[Start of Given material]
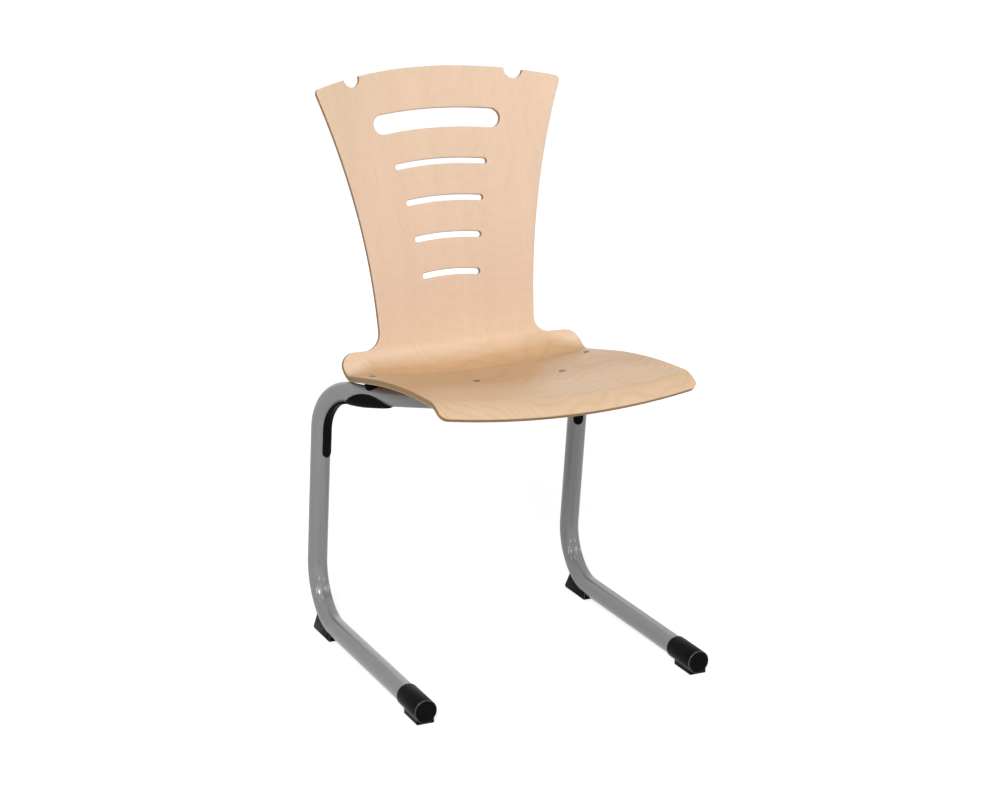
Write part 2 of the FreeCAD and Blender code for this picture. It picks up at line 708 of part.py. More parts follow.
def edges_along(feature, way):
    """Names of the straight edges that run one way."""
    return ["Edge%d" % n for n, edge in enumerate(feature.Shape.Edges, start=1)
            if abs(edge.tangentAt(edge.FirstParameter) * way) > 1 - TOUCH]


# Front caps: sleeve with a closed round end and a flat base block
def cap_body(label):
    body = new_body(label)
    front, mouth = size("cap_front_y"), size("cap_front_y") + size("cap_length")
    rim, taper, edge = TUBE_R + size("cap_wall"), size("cap_mouth_taper"), size("cap_edge_round")
    base = new_sketch(body, label + "_base", "XY_Plane", base=(0, 0, -RUNNER_Z))
    base.setExpression("AttachmentOffset.Base.z", "-sizes.runner_lift - sizes.tube_diameter / 2")
    half, near = size("cap_base_width") / 2, front + size("cap_base_inset")
    far = near + size("cap_base_length")
    corners = [V(-half, near, 0), V(half, near, 0), V(half, far, 0), V(-half, far, 0)]
    draw_loop(base, corners, [None] * 4)
    join(base, 4, smooth=())
    relate(base, "Horizontal", 2)
    for line in (1, 3):
        relate(base, "Vertical", line)
    relate(base, "Symmetric", 0, START, 0, END, UPRIGHT)
    drive(base, "DistanceX", (0, START, 0, END), "sizes.cap_base_width")
    drive(base, "DistanceY", (1, START, 1, END), "sizes.cap_base_length")
    drive(base, "DistanceY", (0, START, *ORIGIN), "-sizes.cap_front_y - sizes.cap_base_inset")
    block = body.newObject("PartDesign::Pad", label + "_block")
    block.Profile = base
    block.setExpression("Length", "sizes.runner_lift + sizes.tube_diameter / 2")
    block.recompute(True)
    soft = body.newObject("PartDesign::Fillet", label + "_soft_block")
    soft.Base = (block, edges_along(block, V(0, 0, 1)))
    soft.setExpression("Radius", "sizes.base_corner_round")
    outer = new_sketch(body, label + "_outer", "YZ_Plane")
    edge_centre = V(front + edge, rim - edge, 0)
    points = [V(front, 0, 0), V(front, rim - edge, 0), V(front + edge, rim, 0),
              V(mouth - taper, rim, 0), V(mouth, rim - taper, 0), V(mouth, 0, 0)]
    draw_loop(outer, points, [None, edge_centre, None, None, None, None])
    join(outer, 6, smooth=(0, 1))
    for line in (0, 4):
        relate(outer, "Vertical", line)
    relate(outer, "Horizontal", 5)
    relate(outer, "PointOnObject", 0, START, ACROSS)
    relate(outer, "Horizontal", 2)
    drive(outer, "Radius", (1,), "sizes.cap_edge_round")
    drive(outer, "DistanceX", (0, START, *ORIGIN), "-sizes.cap_front_y")
    drive(outer, "DistanceX", (0, START, 4, END), "sizes.cap_length")
    drive(outer, "DistanceY", (*ORIGIN, 2, START), "sizes.tube_diameter / 2 + sizes.cap_wall")
    drive(outer, "DistanceY", (4, START, 3, START), "sizes.cap_mouth_taper")
    drive(outer, "DistanceX", (3, START, 3, END), "sizes.cap_mouth_taper")
    sleeve = body.newObject("PartDesign::Revolution", label + "_sleeve")
    sleeve.Profile = outer
    sleeve.ReferenceAxis = (outer, ["H_Axis"])
    inner = new_sketch(body, label + "_inner", "YZ_Plane")
    floor, wide = front + size("cap_end_wall"), TUBE_R + size("slip_gap")
    room = mouth + size("overrun")
    draw_loop(inner, [V(floor, 0, 0), V(room, 0, 0), V(room, wide, 0), V(floor, wide, 0)], [None] * 4)
    join(inner, 4, smooth=())
    for line in (0, 2):
        relate(inner, "Horizontal", line)
    for line in (1, 3):
        relate(inner, "Vertical", line)
    relate(inner, "PointOnObject", 0, START, ACROSS)
    drive(inner, "DistanceX", (0, START, *ORIGIN), "-sizes.cap_front_y - sizes.cap_end_wall")
    drive(inner, "DistanceY", (1, START, 1, END), "sizes.tube_diameter / 2 + sizes.slip_gap")
    drive(inner, "DistanceX", (0, START, 0, END), "sizes.cap_length - sizes.cap_end_wall + sizes.overrun")
    bore = body.newObject("PartDesign::Groove", label + "_bore")
    bore.Profile = inner
    bore.ReferenceAxis = (inner, ["H_Axis"])
    return body


# Rear feet: blocks under the lower bends, saddled to the tube
FOOT_HEEL = V(size("foot_rear_y"), -RUNNER_Z, 0)
FOOT_TOP = on_circle(V(LOW_CENTRES[1].y, BEND, 0), BEND, FOOT_HEEL)
record("foot_top_y", FOOT_TOP.x)
record("foot_top_z", FOOT_TOP.y)


def foot_body(label):
    body = new_body(label)
    sketch = new_sketch(body, label + "_side", "YZ_Plane")
    front = size("foot_front_y")
    points = [V(front, -RUNNER_Z, 0), FOOT_HEEL, FOOT_TOP, V(front, 0, 0)]
    draw_loop(sketch, points, [None] * 4)
    join(sketch, 4, smooth=())
    relate(sketch, "Horizontal", 0)
    relate(sketch, "Vertical", 3)
    relate(sketch, "PointOnObject", 3, START, ACROSS)
    drive(sketch, "DistanceX", (*ORIGIN, 0, START), "sizes.foot_front_y")
    drive(sketch, "DistanceX", (0, START, 0, END), "sizes.foot_rear_y - sizes.foot_front_y")
    drive(sketch, "DistanceY", (3, END, *ORIGIN), "sizes.runner_lift + sizes.tube_diameter / 2")
    drive(sketch, "DistanceX", (*ORIGIN, 2, START), "sizes.foot_top_y")
    drive(sketch, "DistanceY", (*ORIGIN, 2, START), "sizes.foot_top_z")
    pad = body.newObject("PartDesign::Pad", label + "_pad")
    pad.Profile = sketch
    pad.SideType = "Symmetric"
    pad.setExpression("Length", "sizes.foot_width")
    pad.recompute(True)
    floor_edges = [name for name in edges_along(pad, V(1, 0, 0))
                   if abs(pad.Shape.getElement(name).CenterOfMass.z + RUNNER_Z) < TOUCH]
    soft = body.newObject("PartDesign::Fillet", label + "_soft")
    soft.Base = (pad, floor_edges)
    soft.setExpression("Radius", "sizes.foot_corner_round")
    return body


# Guards: pieces of a sleeve about the tube, cut out by flat regions
def plane_frame(origin, across, up):
    """Placement with local x along across and local y along up."""
    out = across.cross(up)
    matrix = FreeCAD.Matrix(across.x, up.x, out.x, origin.x, across.y, up.y, out.y, origin.y,
                            across.z, up.z, out.z, origin.z, 0, 0, 0, 1)
    return FreeCAD.Placement(matrix)


def slab(name, placement, edges, thickness):
    """Flat region of lines and arcs, thickened evenly about its plane."""
    face = Part.Face(Part.Wire([e.toShape() for e in edges]))
    item = holder(name, face.extrude(V(0, 0, thickness)))
    item.Placement = shifted(placement, -thickness / 2)
    return item


def guard_regions(side_name, side):
    """Region of the strip in the plane of the upper bend, and of the leaf under the rail."""
    heel, shoulder, knee = frame_corners(side)[1:4]
    first, middle, last = corner_arc(heel, shoulder, knee, BEND)
    hub = bend_centre(heel, shoulder, knee, BEND)
    down = (first - shoulder).normalize()
    inward = (hub - first).normalize()
    frame = plane_frame(hub, inward, down * -1)
    turn = math.pi - (heel - shoulder).getAngle(knee - shoulder)
    inner, outer, width = BEND - TUBE_R - size("overrun") / 2, BEND, size("guard_width")
    drop = V(0, width / 2 - size("guard_drop"), 0)
    ray = [V(-math.cos(a), math.sin(a), 0) for a in (0, turn / 2, turn)]
    band = [
        Part.LineSegment(ray[0] * outer + drop, ray[0] * outer),
        Part.Arc(ray[0] * outer, ray[1] * outer, ray[2] * outer),
        Part.LineSegment(ray[2] * outer, ray[2] * inner),
        Part.Arc(ray[2] * inner, ray[1] * inner, ray[0] * inner),
        Part.LineSegment(ray[0] * inner, ray[0] * inner + drop),
        Part.LineSegment(ray[0] * inner + drop, ray[0] * outer + drop),
    ]
    strip = slab("strip_region_" + side_name, frame, band, width)
    end_point = first + down * (size("guard_drop") - width / 2)
    round_end = primitive("Cylinder", "strip_end_" + side_name, upright_placement(end_point, inward),
                          Radius="sizes.guard_width / 2", Height="sizes.overrun")
    spot = knee + RAIL[side] * (size("rail_corner_reach") - size("saddle_shift"))
    half, bulge = size("saddle_length") / 2, TUBE_R + size("guard_thickness")
    leaf = slab("leaf_region_" + side_name, plane_frame(spot, RAIL[side] * -1, RAIL_UP[side]), [
        Part.Arc(V(-half, -TUBE_R, 0), V(0, size("saddle_rise"), 0), V(half, -TUBE_R, 0)),
        Part.Arc(V(half, -TUBE_R, 0), V(0, -bulge, 0), V(-half, -TUBE_R, 0)),
    ], 2 * size("overrun"))
    return strip, round_end, leaf, end_point, inward, spot


guard_sleeve = cut("guard_sleeve", guard_outside, tube_envelope)


def peg(name, placement, length_formula, holes):
    """Moulded peg and the hole it takes in the tube."""
    holes.append(primitive("Cylinder", name + "_hole", placement,
                           Radius="sizes.peg_diameter / 2 + sizes.slip_gap", Height=length_formula))
    return primitive("Cylinder", name, placement, Radius="sizes.peg_diameter / 2", Height=length_formula)


for side_name, side in SIDES:
    at_runner = FreeCAD.Placement(V(side * RUNNER_X, 0, RUNNER_Z), FreeCAD.Rotation())
    cap = cap_body("front_cap_" + side_name)
    cap.Placement = at_runner
    leaves.append(cap)
    block = foot_body("foot_block_" + side_name)
    block.Placement = at_runner
    spoke = polar(-deg("foot_peg_angle"))
    depth = BEND + TUBE_R + size("guard_thickness")
    entry = upright_placement(LOW_CENTRES[side] + spoke * depth, spoke * -1)
    reach = "sizes.guard_thickness + sizes.peg_reach"
    foot_peg = peg("foot_peg_" + side_name, entry, reach, peg_holes)
    saddled = cut("foot_saddle_" + side_name, block, tube_envelope)
    leaves.append(fuse("rear_foot_" + side_name, saddled, foot_peg))
    strip, round_end, leaf, end_point, inward, spot = guard_regions(side_name, side)
    region = fuse("guard_region_" + side_name, strip, round_end, leaf)
    outer = size("guard_thickness") / 2 + TUBE_R
    low_peg = peg("guard_peg_low_" + side_name, upright_placement(end_point + inward * outer, inward * -1),
                  reach, peg_holes)
    leaf_peg = peg("guard_peg_rail_" + side_name,
                   upright_placement(spot - RAIL_UP[side] * outer, RAIL_UP[side]), reach, peg_holes)
    leaves.append(fuse("hang_guard_" + side_name, common("guard_wrap_" + side_name, guard_sleeve, region),
                       low_peg, leaf_peg))

dented = cut("dented_tube", tube_outside, *dents)
hollow = cut("dented_bore", tube_bore, *dent_walls)
frame_tube = cut("frame_tube", dented, hollow, *nut_holes, *peg_holes)
leaves.append(frame_tube)

doc.recompute()

# Every object must hold before any file is written
for item in doc.Objects:
    if "Invalid" in item.State or "Error" in item.State:
        raise RuntimeError("object does not hold: %s" % item.Name)
pieces = [shell] + leaves
for piece in pieces:
    piece.Label = piece.Name
    if piece.Shape.isNull() or not piece.Shape.isValid() or len(piece.Shape.Solids) != 1:
        raise RuntimeError("piece is not one valid solid: %s" % piece.Name)

os.makedirs("parts", exist_ok=True)
for piece in pieces:
    piece.Shape.exportStep("parts/%s.step" % piece.Label)
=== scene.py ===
import math

import bmesh
import bpy
import numpy as np
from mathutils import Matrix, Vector
from mathutils.geometry import delaunay_2d_cdt


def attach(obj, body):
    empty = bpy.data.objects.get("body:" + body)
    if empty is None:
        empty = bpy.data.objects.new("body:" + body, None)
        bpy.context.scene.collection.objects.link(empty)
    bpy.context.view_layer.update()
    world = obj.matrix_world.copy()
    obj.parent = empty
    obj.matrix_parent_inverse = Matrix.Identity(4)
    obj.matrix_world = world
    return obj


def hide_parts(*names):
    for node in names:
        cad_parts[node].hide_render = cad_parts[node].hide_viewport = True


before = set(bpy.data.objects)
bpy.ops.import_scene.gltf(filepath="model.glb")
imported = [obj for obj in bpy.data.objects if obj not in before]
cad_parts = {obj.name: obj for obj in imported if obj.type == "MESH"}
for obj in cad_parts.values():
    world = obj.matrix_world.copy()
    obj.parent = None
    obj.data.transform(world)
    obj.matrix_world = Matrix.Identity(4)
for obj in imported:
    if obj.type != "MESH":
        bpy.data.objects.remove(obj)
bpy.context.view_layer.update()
MM = 0.001
EPS = 1e-9

# Sizes of the chair, in millimetres and radians. They are the solids' own sizes, but the crown,
# width and softness of the dents' floor and the rounding of the shell's edges are this scene's.
# Frame
TUBE_R = 16.0
RUNNER_X, RUNNER_Z = 228.5, 20.2
TUBE_FRONT_Y, HEEL_Y = -247.0, 214.0
BEND_R, RAIL_BEND_R = 84.0, 110.0
LEAN = math.radians(7.6)
RAIL_Z, RAIL_FRONT_Z = 416.2, 433.3
REAR_SCREW, FRONT_SCREW = (185.6, 56.5), (72.3, -84.1)
RAIL_CORNER_REACH = 20.0
DENT_DEPTH, DENT_CROWN = 5.5, 2.2
DENT_MIDDLE, DENT_HALF = math.radians(-38.0), math.radians(31.0)
DENT_HALF_WIDTH = 9.0
DENT_SOFTNESS = 0.3
DENT_MARGIN = 8.0

# Shell: profile in (y, z), from the lip over the seat and through the crotch up the back
SHELL_T = 10.3
EDGE_ROUND = 1.7
HALF_W = 207.2
CROTCH, CROTCH_R = (147.8, 418.8), 50.3
SEAT_SLOPE, SEAT_FLAT = math.radians(11.1), 144.2
CROWN_R, CROWN_END = 1412.0, math.radians(1.5)
LIP_R, LIP_END = 60.8, math.radians(47.0)
BACK_LEAN, BACK_R = math.radians(8.9), 2240.0
# The profile goes on past the lip and the crest, so that the outline always finds it
LIP_SPARE, CREST_SPARE = math.radians(12.0), 40.0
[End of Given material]
• Required task
Write out, unaltered, the lines from the opening of the listing through the line that includes "if abs(edge.tangentAt(edge.FirstParameter) *".

• Task output
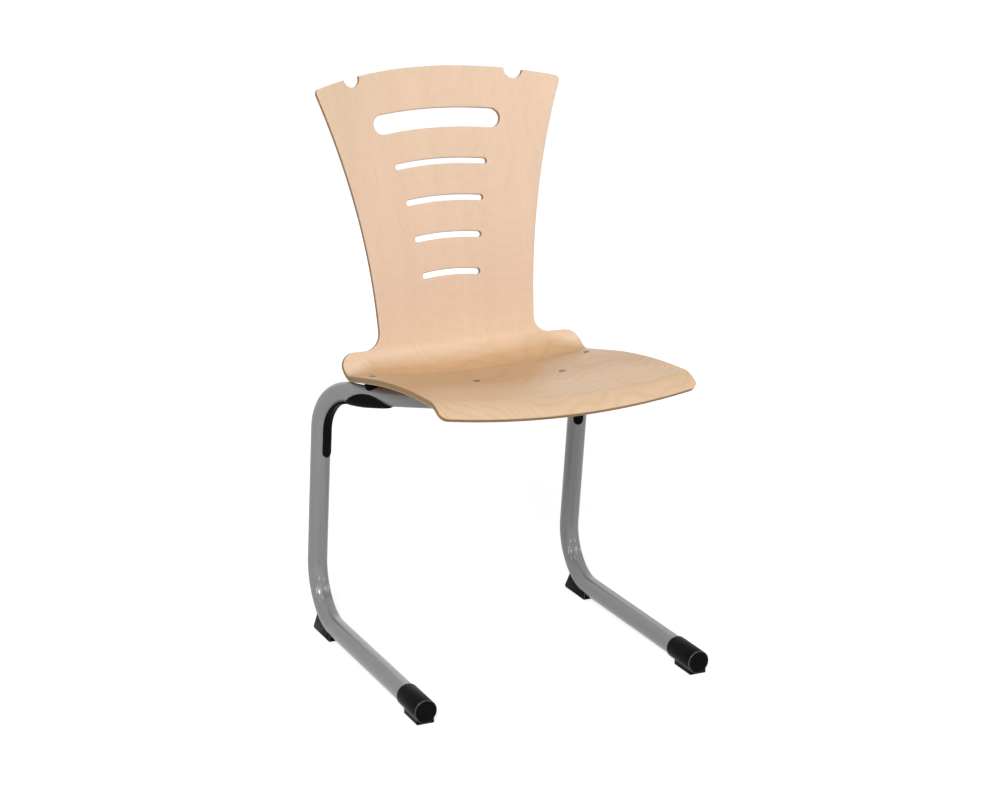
Write part 2 of the FreeCAD and Blender code for this picture. It picks up at line 708 of part.py. More parts follow.
def edges_along(feature, way):
    """Names of the straight edges that run one way."""
    return ["Edge%d" % n for n, edge in enumerate(feature.Shape.Edges, start=1)
            if abs(edge.tangentAt(edge.FirstParameter) * way) > 1 - TOUCH]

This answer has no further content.